The summer before my senior year of high school, I attended a program for English-lit geeks at Pace University. It was, among other things, a good crash course in finding my way around the city; by the end of the week I was getting around on the subway like a pro. (On the last day, a couple of friends and I strayed a bit too far and, thanks to unanticipated delays getting back downtown, were at least 20 minutes late for the program's closing ceremonies, but I realize now that had very little to do with our novice status, and everything to do with typically lousy weekend subway service downtown.) When I first arrived in the city, though, I had no idea where I needed to be, and I relied on my sister to point me in the right direction. "Where is Pace?" she asked me over the phone, and I looked at the paperwork they'd sent, telling us where to report on the first morning. "Um... It says here it's at 'One Pace Plaza,'" I replied. And this was in 1998, when colleges had lousy websites (if they had websites at all), and there was no Wikipedia, and you couldn't just look up the real address on Yahoo maps. (Also, try telling a cab driver you're going to "One Pace Plaza." Just try.) I got there eventually, thanks to Amy, but I was forever soured on vanity addresses.

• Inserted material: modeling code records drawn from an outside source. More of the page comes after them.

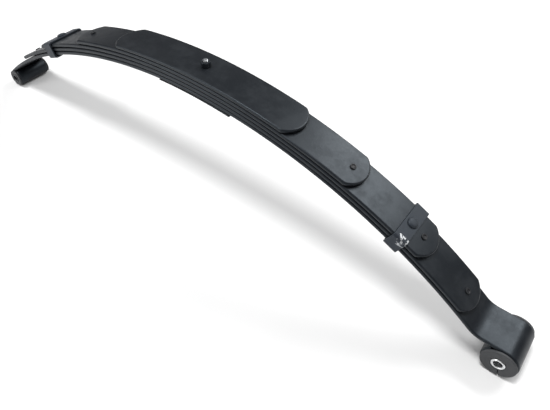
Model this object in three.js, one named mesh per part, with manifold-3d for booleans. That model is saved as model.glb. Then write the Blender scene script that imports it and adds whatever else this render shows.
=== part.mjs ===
// A five-leaf suspension spring that stands on its two eyes, arch up, as on a bench.
// Millimetres, +Z up. X runs from the rear eye to the front eye, Y is the width of the leaves.
// The spring is drawn with the crown of its arch on x = 0 and the floor on z = 0. At the end the
// group is shifted so that the middle of its base is the origin.
import * as THREE from "three";
import { mergeVertices } from "three/addons/utils/BufferGeometryUtils.js";
import Module from "manifold-3d";

const wasm = await Module();
wasm.setup();

// ---- Driving dimensions ----
const LEAF_WIDTH = 63.5;
const LEAF_THICKNESS = 6.35;
const ARC_RADIUS = 814; // underside of the main leaf
const ARCH_HEIGHT = 213; // floor to the underside of the main leaf, at its crown
const SEAT_FORWARD = 6.5; // from the crown to the centre bolt, along the main leaf
const TOUCH_GAP = 0.3; // between two pieces that touch
const FIT_GAP = 0.3; // round a pin in its hole

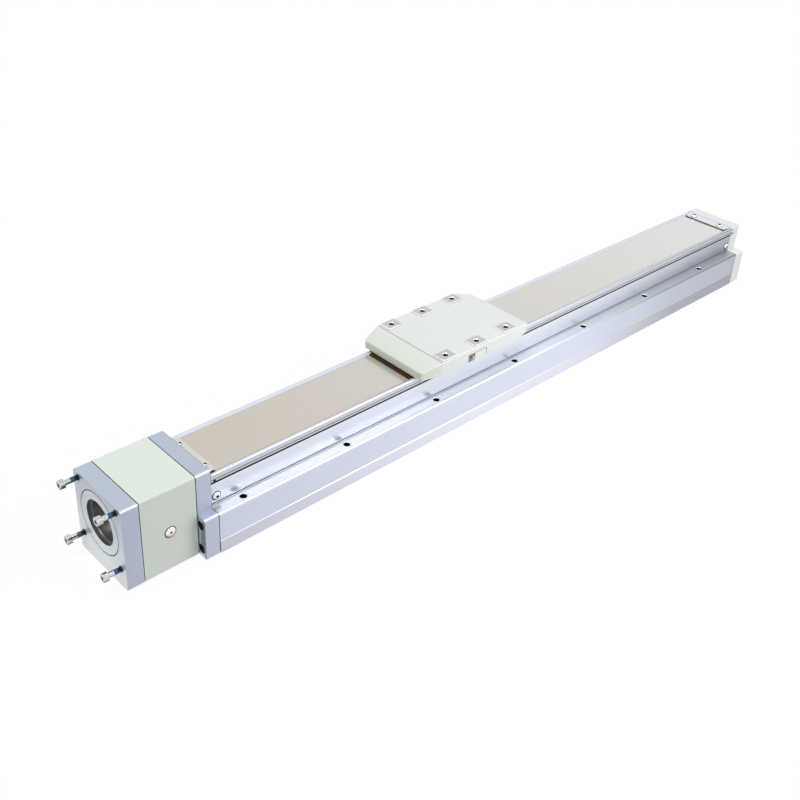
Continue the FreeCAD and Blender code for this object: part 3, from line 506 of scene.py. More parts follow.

That experience wasn't the first that came to mind when I started reading this story, however. No, I was thinking about my very first visit to Conde Nast headquarters, and I laughed out loud when I read this paragraph:
Borelli had a map of midtown on his desk, and noted that this magazine story was likely to be written and edited in a building whose address is 4 Times Square—an honorific that predates his taking office, two years ago. “You could say that it’s across the street from 1 Times Square or 6 Times Square in order to help your friends find you,” he said, and paused before continuing. “I’m being facetious, because where are those places?”After I survived my week at Pace, went on to get my English degree, and moved to NYC with vague plans of putting it to use, I was invited to Conde Nast for what is known as an "informational interview." Exciting, right? So I scheduled the appointment over the phone, and the person I spoke to (someone in HR, I guess) ended by saying, "You know where we are, right?" Maybe it will give you an idea of my naivete when I say I had no clue where the Conde Nast offices were located. I didn't even know I was supposed to know. In all my years of reading and writing and editing and working to become a good, educated, well-rounded person, the location of the Conde Nast building had never once come up. But this woman's tone made me suddenly embarrassed to have to admit, No, actually, I don't know where you are. "We're at 4 Times Square," she said, and because I felt I'd already started things off on the wrong foot, I pretended that was a sufficient answer. Of course! 4 Times Square! Then I hung up and signed online (via dialup, no less) to try to translate that into actual, useful information.
Anyway, on the topic of pretentious addresses this piece stops just short of being self-aware, but it was a kick to read a "Talk of the Town" story whose shape and angle was directly influenced by the interviewee, for a change. And in case you're wondering, the Conde Nast building is actually on the corner of 42nd Street and Broadway. I guess my having to ask was just another sign that I'd end up where I am now: a blogger, but not a writer.